Begin
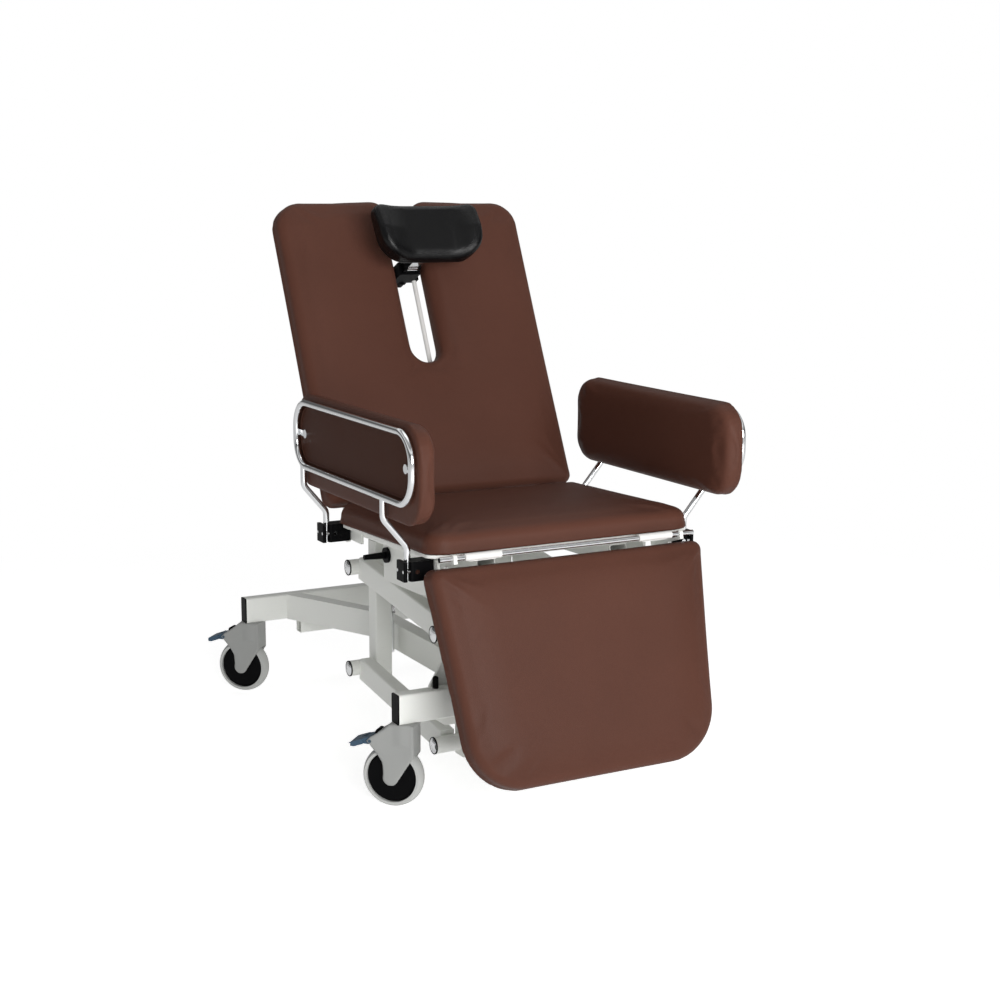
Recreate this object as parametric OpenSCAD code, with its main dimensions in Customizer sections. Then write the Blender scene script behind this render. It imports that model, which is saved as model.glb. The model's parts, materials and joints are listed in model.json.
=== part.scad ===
// Ear, nose and throat examination chair on castors, in millimetres.
// The patient's left is +X, the back is +Y, up is +Z, and the floor is z = 0.

/* [Seat and pads] */
// Width of the seat and the back
pad_w = 600; // [570:5:610]
// Depth of the seat pad from front to rear
seat_l = 457; // [440:1:470]
// Thickness of the seat pad at its edge
seat_t = 40; // [34:1:44]
// Rise of the seat pad's middle over its edge
seat_crown = 16; // [8:1:20]
// Height of the seat pad's rear lower edge over the floor
seat_h = 503; // [500:1:508]
// Slope of the seat, its front higher
seat_tilt = 2; // [1:0.5:3]
// Length of the back pad along its slope
back_l = 692; // [660:2:720]
// Thickness of the back pad
back_t = 61; // [54:1:64]
// Lean of the back from upright, as drawn
back_angle = 25.3; // [22:0.1:28]
// Width of the back pad's slot
slot_w = 74; // [70:1:84]
// Height of the slot's round end along the back pad
slot_s = 298; // [280:2:320]
// Length of the leg pad
leg_l = 438; // [410:2:450]
// Width of the leg pad at its top
leg_w = 606; // [580:2:616]
// Width of the leg pad at its foot
foot_w = 550; // [520:2:570]
// Thickness of the leg pad
leg_t = 54; // [46:1:56]
// Lean of the leg pad from upright, as drawn
leg_angle = 18; // [15:1:21]

/* [Base] */
// Length of the two cross tubes
base_w = 656; // [640:2:680]
// Height of the cross tubes' section
tube_h = 60; // [54:1:64]
// Depth of the cross tubes' section
tube_d = 30; // [26:1:34]
// Wall of the steel tubes
tube_wall = 2; // [1.5:0.5:3]
// Distance between the front and rear castor stems
wheel_base = 863; // [840:1:890]
// Distance of the front castor stems in front of the origin
front_reach = 354.5; // [345:0.5:365]
// Height of the cross tubes' underside over the floor
castor_h = 172; // [170:1:178]
// Diameter of the castor wheels
wheel_d = 125; // [118:1:126]
// Width of the castor wheels
wheel_w = 32; // [28:1:34]
// Horizontal offset from a castor's stem to its axle
castor_trail = 24; // [20:1:26]
// Turn of the castors outwards, as drawn
castor_swivel = 45; // [35:5:55]

/* [Lift] */
// Length of the lift arms from pivot to pivot
arm_l = 428; // [420:1:434]
// Height of the lift arms' section
arm_h = 50; // [44:1:52]
// Width of the lift arms' section
arm_w = 30; // [26:1:32]
// Slope of the lift arms at the lowest seat height
arm_angle = 6.5; // [6:0.5:7]
// Height of the lower front pivots
pivot_z = 101; // [99:1:102]
// Height of the upper pivots over the lower ones
pivot_rise = 229; // [222:1:232]
// Section of the front uprights and the rear posts
post_d = 40; // [36:1:42]
// Distance of the uprights' inner faces from the middle
post_x = 131; // [126:1:134]
// Diameter of the pivot pins
pin_d = 20; // [18:1:22]
// Diameter of the pivot hubs
hub_d = 34; // [30:1:34]
// Length of the pivot hubs
hub_l = 55; // [50:1:56]

/* [Armrests] */
// Length of an armrest pad
rest_l = 600; // [580:5:620]
// Height of an armrest pad
rest_h = 195; // [180:1:205]
// Thickness of an armrest pad
rest_t = 44; // [38:1:44]
// Diameter of the armrest tube
rail_d = 14; // [12:1:14]
// Diameter of the armrest's legs
leg_d = 13; // [11:1:13]
// Length of the tube loop between centre lines
loop_l = 561; // [540:1:575]
// Height of the tube loop between centre lines
loop_h = 133; // [124:1:138]

/* [Headrest] */
// Width of the headrest
head_w = 244; // [220:2:260]
// Height of the headrest
head_h = 130; // [116:1:140]
// Diameter of the headrest's guide rods
guide_d = 10; // [8:0.5:10]

/* [Hidden] */
$fn = 64;

// Overrun of every cut
over = 1;
// Gap between pieces that rest on each other
seat_gap = 0.3;
// Radial clearance of a running pin
run_gap = 0.05;
// Radial clearance at the upper rear lift pivots, which close the linkage
link_gap = 0.3;
// Outer radius on the corners of a steel tube
tube_r = 4;

// Places of the base
front_y = -front_reach;
rear_y = front_y + wheel_base;
base_z = castor_h;
base_top = base_z + tube_h;
cap_t = 3;
cap_plug = 12;
stem_d = 12;
stem_up = 40;
stem_in = 22;
stem_x = base_w / 2 - stem_in;
beam_x = 87.5;
beam_w = 35;
beam_splay_l = 260;
beam_bend_y = rear_y - beam_splay_l;
beam_end_x = 204;
under_w = 376;
under_h = 40;
buffer_d = 12;
buffer_l = 25;
buffer_x = 240;
bumper_d = 25;
bumper_l = 31;
bumper_x = 200;
bumper_drop = 24;

// Places of the lift
pivot_y = front_y + tube_d / 2 + post_d / 2;
upper_z = pivot_z + pivot_rise;
arm_back = arm_l * cos(arm_angle);
arm_up = arm_l * sin(arm_angle);
post_y = pivot_y + arm_back;
hub_gap = 0.4;
hub_x = post_x + post_d + hub_gap;
arm_side = 5.6;
arm_x = hub_x + arm_side;
cap_d = 31;
cap_dome = 6;
upright_foot = 28;
upright_head = 25;
post_foot = 31.5;
gusset_t = 6;
gusset_w = 75;
gusset_low = 25;
gusset_high = 68;
cross_d = 32;
cross_at = 260;

// Places of the lift actuator
drive_foot_y = 16;
drive_foot_z = 69;
drive_y = pivot_y + drive_foot_y;
drive_z = pivot_z + drive_foot_z;
drive_pin = 12;
drive_eye_d = 30;
drive_eye_w = 28;
drive_lug_t = 8;
drive_head_y = 33;
drive_head_z = 189;
drive_top_y = post_y + drive_head_y;
drive_top_z = pivot_z + arm_up + drive_head_z;
drive_l = norm([drive_top_y - drive_y, drive_top_z - drive_z]);
drive_angle = atan2(drive_top_z - drive_z, drive_top_y - drive_y);
drive_tube_d = 42;
drive_tube_l = 372;
drive_rod_d = 25;
drive_rod_back = 250;
drive_top_pin = 14;
drive_play = 4.3;
motor_d = 58;
motor_l = 150;
motor_drop = 64;
gear_l = 66;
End
[WHAT YOU ARE ASKED TO DO] Copy out all of the data exactly, leaving nothing out.

[OUTPUT BELOW]
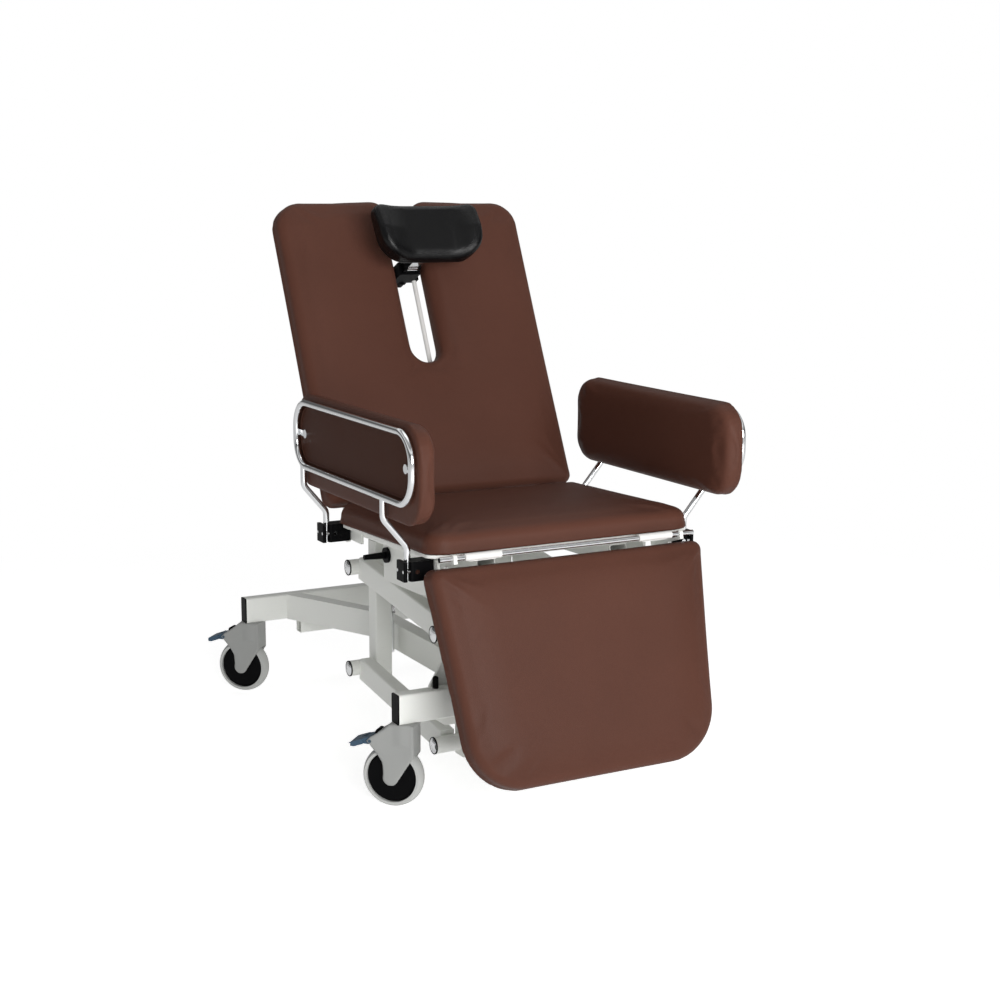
Recreate this object as parametric OpenSCAD code, with its main dimensions in Customizer sections. Then write the Blender scene script behind this render. It imports that model, which is saved as model.glb. The model's parts, materials and joints are listed in model.json.
=== part.scad ===
// Ear, nose and throat examination chair on castors, in millimetres.
// The patient's left is +X, the back is +Y, up is +Z, and the floor is z = 0.

/* [Seat and pads] */
// Width of the seat and the back
pad_w = 600; // [570:5:610]
// Depth of the seat pad from front to rear
seat_l = 457; // [440:1:470]
// Thickness of the seat pad at its edge
seat_t = 40; // [34:1:44]
// Rise of the seat pad's middle over its edge
seat_crown = 16; // [8:1:20]
// Height of the seat pad's rear lower edge over the floor
seat_h = 503; // [500:1:508]
// Slope of the seat, its front higher
seat_tilt = 2; // [1:0.5:3]
// Length of the back pad along its slope
back_l = 692; // [660:2:720]
// Thickness of the back pad
back_t = 61; // [54:1:64]
// Lean of the back from upright, as drawn
back_angle = 25.3; // [22:0.1:28]
// Width of the back pad's slot
slot_w = 74; // [70:1:84]
// Height of the slot's round end along the back pad
slot_s = 298; // [280:2:320]
// Length of the leg pad
leg_l = 438; // [410:2:450]
// Width of the leg pad at its top
leg_w = 606; // [580:2:616]
// Width of the leg pad at its foot
foot_w = 550; // [520:2:570]
// Thickness of the leg pad
leg_t = 54; // [46:1:56]
// Lean of the leg pad from upright, as drawn
leg_angle = 18; // [15:1:21]

/* [Base] */
// Length of the two cross tubes
base_w = 656; // [640:2:680]
// Height of the cross tubes' section
tube_h = 60; // [54:1:64]
// Depth of the cross tubes' section
tube_d = 30; // [26:1:34]
// Wall of the steel tubes
tube_wall = 2; // [1.5:0.5:3]
// Distance between the front and rear castor stems
wheel_base = 863; // [840:1:890]
// Distance of the front castor stems in front of the origin
front_reach = 354.5; // [345:0.5:365]
// Height of the cross tubes' underside over the floor
castor_h = 172; // [170:1:178]
// Diameter of the castor wheels
wheel_d = 125; // [118:1:126]
// Width of the castor wheels
wheel_w = 32; // [28:1:34]
// Horizontal offset from a castor's stem to its axle
castor_trail = 24; // [20:1:26]
// Turn of the castors outwards, as drawn
castor_swivel = 45; // [35:5:55]

/* [Lift] */
// Length of the lift arms from pivot to pivot
arm_l = 428; // [420:1:434]
// Height of the lift arms' section
arm_h = 50; // [44:1:52]
// Width of the lift arms' section
arm_w = 30; // [26:1:32]
// Slope of the lift arms at the lowest seat height
arm_angle = 6.5; // [6:0.5:7]
// Height of the lower front pivots
pivot_z = 101; // [99:1:102]
// Height of the upper pivots over the lower ones
pivot_rise = 229; // [222:1:232]
// Section of the front uprights and the rear posts
post_d = 40; // [36:1:42]
// Distance of the uprights' inner faces from the middle
post_x = 131; // [126:1:134]
// Diameter of the pivot pins
pin_d = 20; // [18:1:22]
// Diameter of the pivot hubs
hub_d = 34; // [30:1:34]
// Length of the pivot hubs
hub_l = 55; // [50:1:56]

/* [Armrests] */
// Length of an armrest pad
rest_l = 600; // [580:5:620]
// Height of an armrest pad
rest_h = 195; // [180:1:205]
// Thickness of an armrest pad
rest_t = 44; // [38:1:44]
// Diameter of the armrest tube
rail_d = 14; // [12:1:14]
// Diameter of the armrest's legs
leg_d = 13; // [11:1:13]
// Length of the tube loop between centre lines
loop_l = 561; // [540:1:575]
// Height of the tube loop between centre lines
loop_h = 133; // [124:1:138]

/* [Headrest] */
// Width of the headrest
head_w = 244; // [220:2:260]
// Height of the headrest
head_h = 130; // [116:1:140]
// Diameter of the headrest's guide rods
guide_d = 10; // [8:0.5:10]

/* [Hidden] */
$fn = 64;

// Overrun of every cut
over = 1;
// Gap between pieces that rest on each other
seat_gap = 0.3;
// Radial clearance of a running pin
run_gap = 0.05;
// Radial clearance at the upper rear lift pivots, which close the linkage
link_gap = 0.3;
// Outer radius on the corners of a steel tube
tube_r = 4;

// Places of the base
front_y = -front_reach;
rear_y = front_y + wheel_base;
base_z = castor_h;
base_top = base_z + tube_h;
cap_t = 3;
cap_plug = 12;
stem_d = 12;
stem_up = 40;
stem_in = 22;
stem_x = base_w / 2 - stem_in;
beam_x = 87.5;
beam_w = 35;
beam_splay_l = 260;
beam_bend_y = rear_y - beam_splay_l;
beam_end_x = 204;
under_w = 376;
under_h = 40;
buffer_d = 12;
buffer_l = 25;
buffer_x = 240;
bumper_d = 25;
bumper_l = 31;
bumper_x = 200;
bumper_drop = 24;

// Places of the lift
pivot_y = front_y + tube_d / 2 + post_d / 2;
upper_z = pivot_z + pivot_rise;
arm_back = arm_l * cos(arm_angle);
arm_up = arm_l * sin(arm_angle);
post_y = pivot_y + arm_back;
hub_gap = 0.4;
hub_x = post_x + post_d + hub_gap;
arm_side = 5.6;
arm_x = hub_x + arm_side;
cap_d = 31;
cap_dome = 6;
upright_foot = 28;
upright_head = 25;
post_foot = 31.5;
gusset_t = 6;
gusset_w = 75;
gusset_low = 25;
gusset_high = 68;
cross_d = 32;
cross_at = 260;

// Places of the lift actuator
drive_foot_y = 16;
drive_foot_z = 69;
drive_y = pivot_y + drive_foot_y;
drive_z = pivot_z + drive_foot_z;
drive_pin = 12;
drive_eye_d = 30;
drive_eye_w = 28;
drive_lug_t = 8;
drive_head_y = 33;
drive_head_z = 189;
drive_top_y = post_y + drive_head_y;
drive_top_z = pivot_z + arm_up + drive_head_z;
drive_l = norm([drive_top_y - drive_y, drive_top_z - drive_z]);
drive_angle = atan2(drive_top_z - drive_z, drive_top_y - drive_y);
drive_tube_d = 42;
drive_tube_l = 372;
drive_rod_d = 25;
drive_rod_back = 250;
drive_top_pin = 14;
drive_play = 4.3;
motor_d = 58;
motor_l = 150;
motor_drop = 64;
gear_l = 66;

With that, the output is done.